## Directions for this task
Output the data below in full, byte for byte. Nothing may differ.

+++++

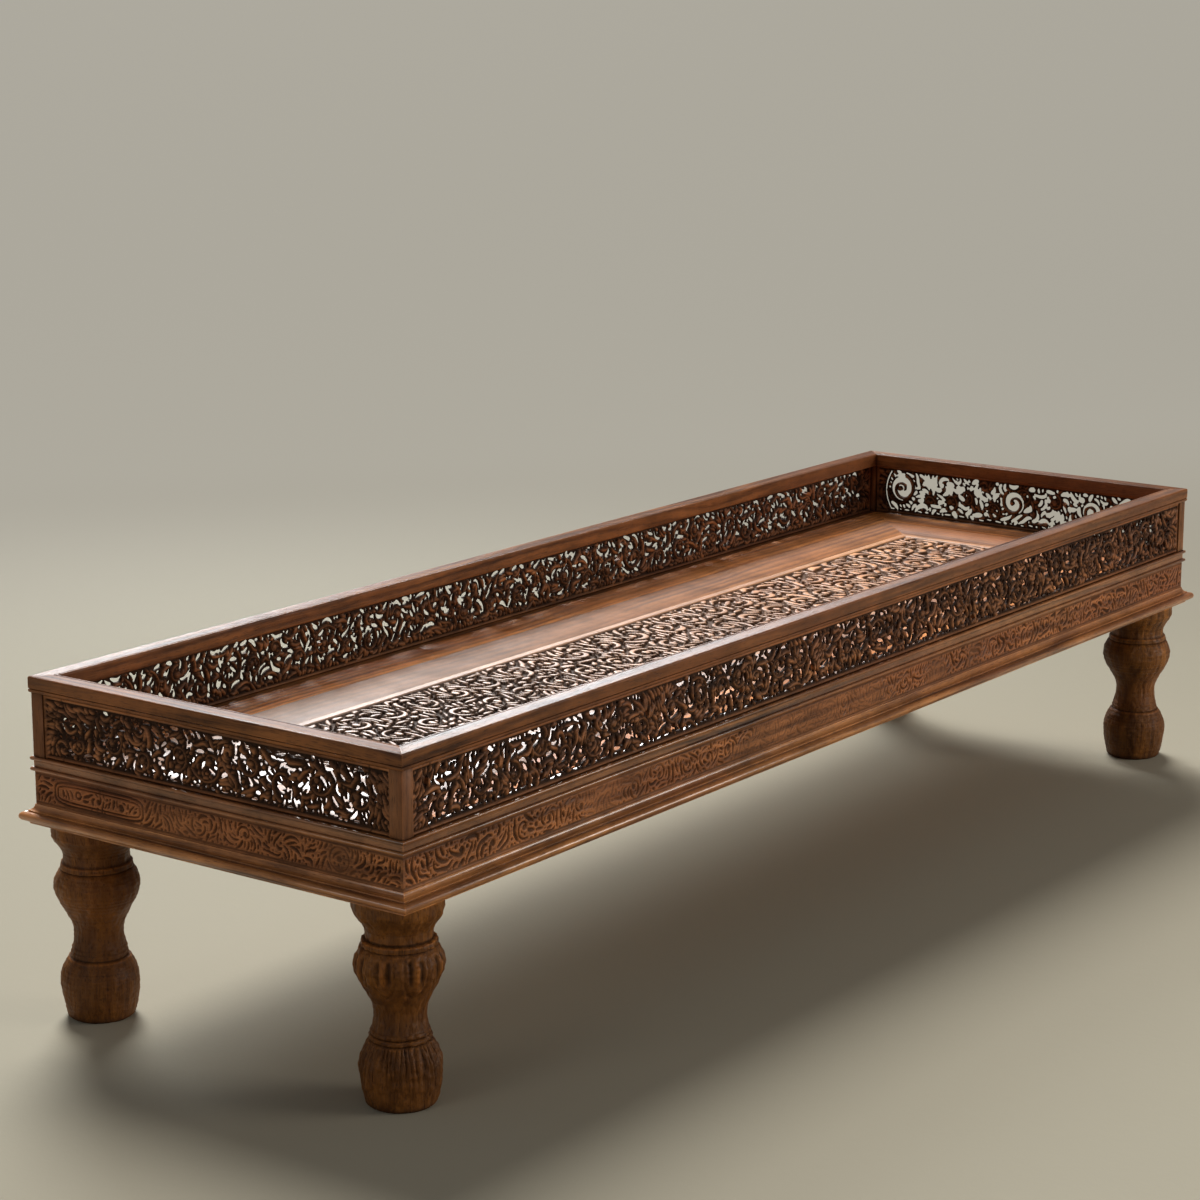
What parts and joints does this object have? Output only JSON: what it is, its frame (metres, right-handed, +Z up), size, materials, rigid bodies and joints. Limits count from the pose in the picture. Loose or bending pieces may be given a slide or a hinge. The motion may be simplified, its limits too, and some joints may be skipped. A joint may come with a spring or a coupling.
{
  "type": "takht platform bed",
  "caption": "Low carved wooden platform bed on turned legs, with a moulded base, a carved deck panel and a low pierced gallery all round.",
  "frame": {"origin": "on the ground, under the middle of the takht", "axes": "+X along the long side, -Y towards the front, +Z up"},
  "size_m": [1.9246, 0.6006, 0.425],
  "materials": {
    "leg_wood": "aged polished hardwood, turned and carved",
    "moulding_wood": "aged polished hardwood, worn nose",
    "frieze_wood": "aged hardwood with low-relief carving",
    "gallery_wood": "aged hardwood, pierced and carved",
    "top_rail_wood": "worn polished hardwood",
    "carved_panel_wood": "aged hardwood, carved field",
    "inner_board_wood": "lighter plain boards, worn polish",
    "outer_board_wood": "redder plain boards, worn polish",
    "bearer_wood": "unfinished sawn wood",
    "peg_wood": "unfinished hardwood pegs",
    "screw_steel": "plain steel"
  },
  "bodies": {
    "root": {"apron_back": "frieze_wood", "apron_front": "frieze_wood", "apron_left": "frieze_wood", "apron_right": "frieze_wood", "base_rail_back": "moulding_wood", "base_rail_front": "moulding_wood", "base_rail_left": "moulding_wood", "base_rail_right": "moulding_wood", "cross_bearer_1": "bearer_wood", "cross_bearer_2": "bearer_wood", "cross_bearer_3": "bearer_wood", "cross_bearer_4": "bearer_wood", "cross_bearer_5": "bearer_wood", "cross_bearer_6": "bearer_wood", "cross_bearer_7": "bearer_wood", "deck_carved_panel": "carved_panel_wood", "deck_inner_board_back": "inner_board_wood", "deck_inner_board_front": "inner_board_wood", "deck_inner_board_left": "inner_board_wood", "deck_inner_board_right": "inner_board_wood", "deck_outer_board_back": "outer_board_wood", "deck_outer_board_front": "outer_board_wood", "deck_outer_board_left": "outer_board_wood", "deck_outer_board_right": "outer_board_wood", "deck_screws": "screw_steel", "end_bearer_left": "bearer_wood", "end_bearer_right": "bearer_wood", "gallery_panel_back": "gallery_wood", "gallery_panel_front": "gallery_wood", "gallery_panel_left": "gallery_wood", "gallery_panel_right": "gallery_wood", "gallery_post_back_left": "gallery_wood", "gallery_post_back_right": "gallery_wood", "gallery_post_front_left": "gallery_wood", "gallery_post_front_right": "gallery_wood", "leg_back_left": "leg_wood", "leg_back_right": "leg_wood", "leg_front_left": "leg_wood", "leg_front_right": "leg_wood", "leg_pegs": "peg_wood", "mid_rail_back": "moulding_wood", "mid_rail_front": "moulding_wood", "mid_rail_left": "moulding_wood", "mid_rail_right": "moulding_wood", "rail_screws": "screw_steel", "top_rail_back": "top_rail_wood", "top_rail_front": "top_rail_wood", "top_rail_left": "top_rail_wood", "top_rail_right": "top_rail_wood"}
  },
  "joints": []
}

+++++

## Output for this task
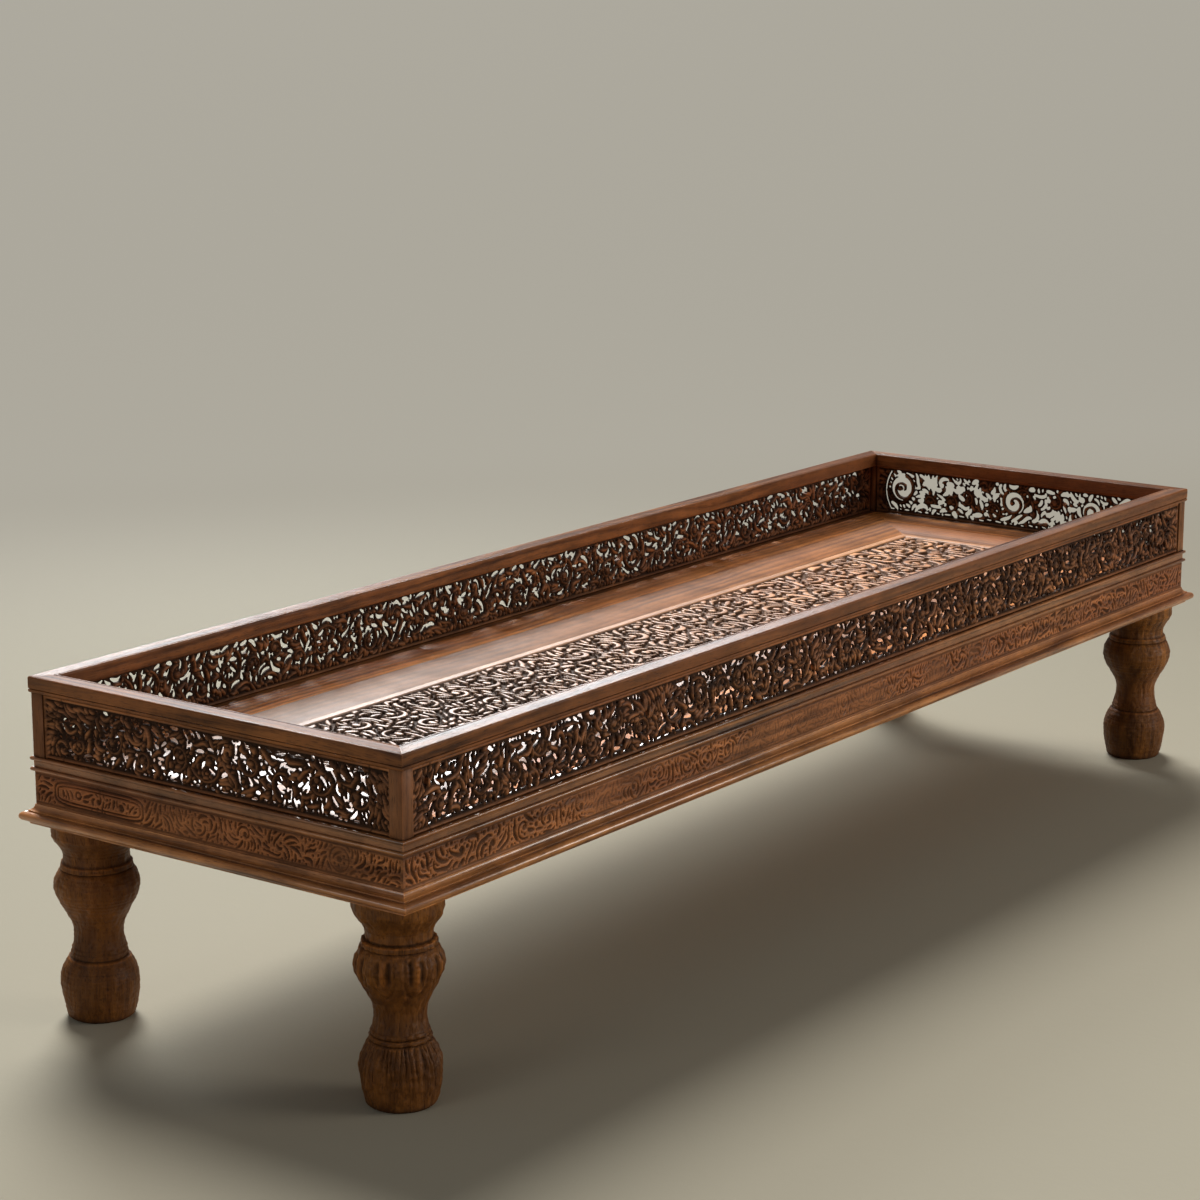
What parts and joints does this object have? Output only JSON: what it is, its frame (metres, right-handed, +Z up), size, materials, rigid bodies and joints. Limits count from the pose in the picture. Loose or bending pieces may be given a slide or a hinge. The motion may be simplified, its limits too, and some joints may be skipped. A joint may come with a spring or a coupling.
{
  "type": "takht platform bed",
  "caption": "Low carved wooden platform bed on turned legs, with a moulded base, a carved deck panel and a low pierced gallery all round.",
  "frame": {"origin": "on the ground, under the middle of the takht", "axes": "+X along the long side, -Y towards the front, +Z up"},
  "size_m": [1.9246, 0.6006, 0.425],
  "materials": {
    "leg_wood": "aged polished hardwood, turned and carved",
    "moulding_wood": "aged polished hardwood, worn nose",
    "frieze_wood": "aged hardwood with low-relief carving",
    "gallery_wood": "aged hardwood, pierced and carved",
    "top_rail_wood": "worn polished hardwood",
    "carved_panel_wood": "aged hardwood, carved field",
    "inner_board_wood": "lighter plain boards, worn polish",
    "outer_board_wood": "redder plain boards, worn polish",
    "bearer_wood": "unfinished sawn wood",
    "peg_wood": "unfinished hardwood pegs",
    "screw_steel": "plain steel"
  },
  "bodies": {
    "root": {"apron_back": "frieze_wood", "apron_front": "frieze_wood", "apron_left": "frieze_wood", "apron_right": "frieze_wood", "base_rail_back": "moulding_wood", "base_rail_front": "moulding_wood", "base_rail_left": "moulding_wood", "base_rail_right": "moulding_wood", "cross_bearer_1": "bearer_wood", "cross_bearer_2": "bearer_wood", "cross_bearer_3": "bearer_wood", "cross_bearer_4": "bearer_wood", "cross_bearer_5": "bearer_wood", "cross_bearer_6": "bearer_wood", "cross_bearer_7": "bearer_wood", "deck_carved_panel": "carved_panel_wood", "deck_inner_board_back": "inner_board_wood", "deck_inner_board_front": "inner_board_wood", "deck_inner_board_left": "inner_board_wood", "deck_inner_board_right": "inner_board_wood", "deck_outer_board_back": "outer_board_wood", "deck_outer_board_front": "outer_board_wood", "deck_outer_board_left": "outer_board_wood", "deck_outer_board_right": "outer_board_wood", "deck_screws": "screw_steel", "end_bearer_left": "bearer_wood", "end_bearer_right": "bearer_wood", "gallery_panel_back": "gallery_wood", "gallery_panel_front": "gallery_wood", "gallery_panel_left": "gallery_wood", "gallery_panel_right": "gallery_wood", "gallery_post_back_left": "gallery_wood", "gallery_post_back_right": "gallery_wood", "gallery_post_front_left": "gallery_wood", "gallery_post_front_right": "gallery_wood", "leg_back_left": "leg_wood", "leg_back_right": "leg_wood", "leg_front_left": "leg_wood", "leg_front_right": "leg_wood", "leg_pegs": "peg_wood", "mid_rail_back": "moulding_wood", "mid_rail_front": "moulding_wood", "mid_rail_left": "moulding_wood", "mid_rail_right": "moulding_wood", "rail_screws": "screw_steel", "top_rail_back": "top_rail_wood", "top_rail_front": "top_rail_wood", "top_rail_left": "top_rail_wood", "top_rail_right": "top_rail_wood"}
  },
  "joints": []
}